Sebagai negara demokrasi ketiga terbesar di dunia, lanjutnya, Indonesia tidak boleh mundur ke belakang, yakni di era sebelum reformasi. Saat ini, penegakan hukum dan demokrasi yang menjadi cita-cita reformasi sedang terancam terkait penyelenggaraan Pemilu yang sarat pelanggaran TSM.
Gugatan yang diajukan paslon nomor urut 3 menjadi sebuah upaya untuk menegakkan demokrasi dan tuga MK untuk membereskan berbagai persoalan yang dilaporkan.

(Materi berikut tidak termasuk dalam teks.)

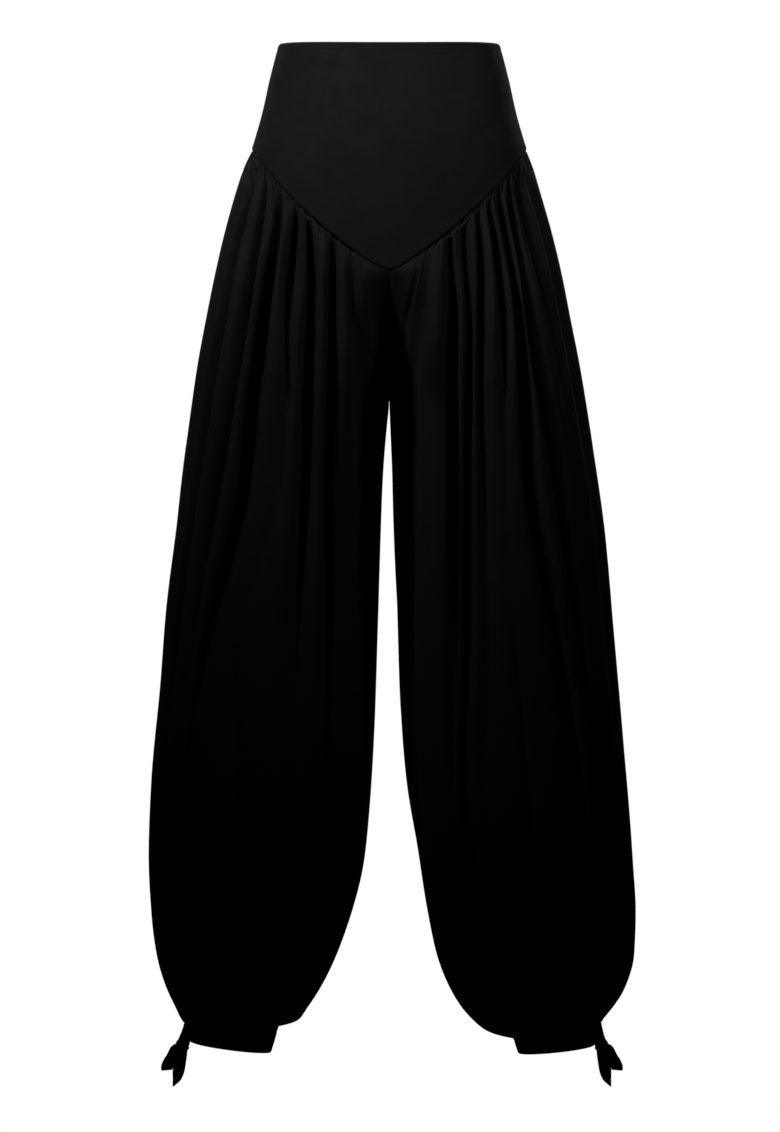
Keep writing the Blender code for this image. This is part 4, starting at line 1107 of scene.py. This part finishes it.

"Semua ini harus dibereskan dan MK adalah penjaga konstitusi yang mesti mengamankan konstitusi sekaligus demokrasi dan supremasi hukum. Inilah mimpi kita bersama, mudah-mudahan MK menjadi juru selamat kita semua," tuturnya.
Dia menambahkan, dalil yang telah disampaikan paslon nomor urut 3 terkait permohonan PHPU meminta agar MK memutuskan dilakukan pemungutan suara ulang di seluruh TPS di Indonesia maupun luar negeri. Hal itu bukan berarti pemilu harus diulang.
Hal itu, lanjut Todung, dilandasi data di TPS yang tidak sinkron, bahkan temuan terkait pemilih yang tidak dapat menyalurkan hak suaranya.
Menurut dia, tim kuasa hukum Ganjar-Mahfud menilai pelanggaran TSM yang dimulai dengan nepotisme yang melahirkan kolusi. Kemudian ada intervensi kekuasaan, penyalahgunaan bansos, kriminalisasi pejabat yang tidak mengikuti perintah dari kekuasaan, penurunan alat peraga kampanye paslon nomor urut 3, hingga intimidasi menjadi persoalan penyelenggaraan Pemilu yang tidak bisa diabaikan begitu saja.
"Jangan lupa ada algoritma kekuasaan yang masuk ke algoritma IT, dan itu tidak bisa dideteksi karena KPU tidak bisa transparan. Inilah yang perlu diselidiki lebih lanjut dalam sidang di MK," katanya.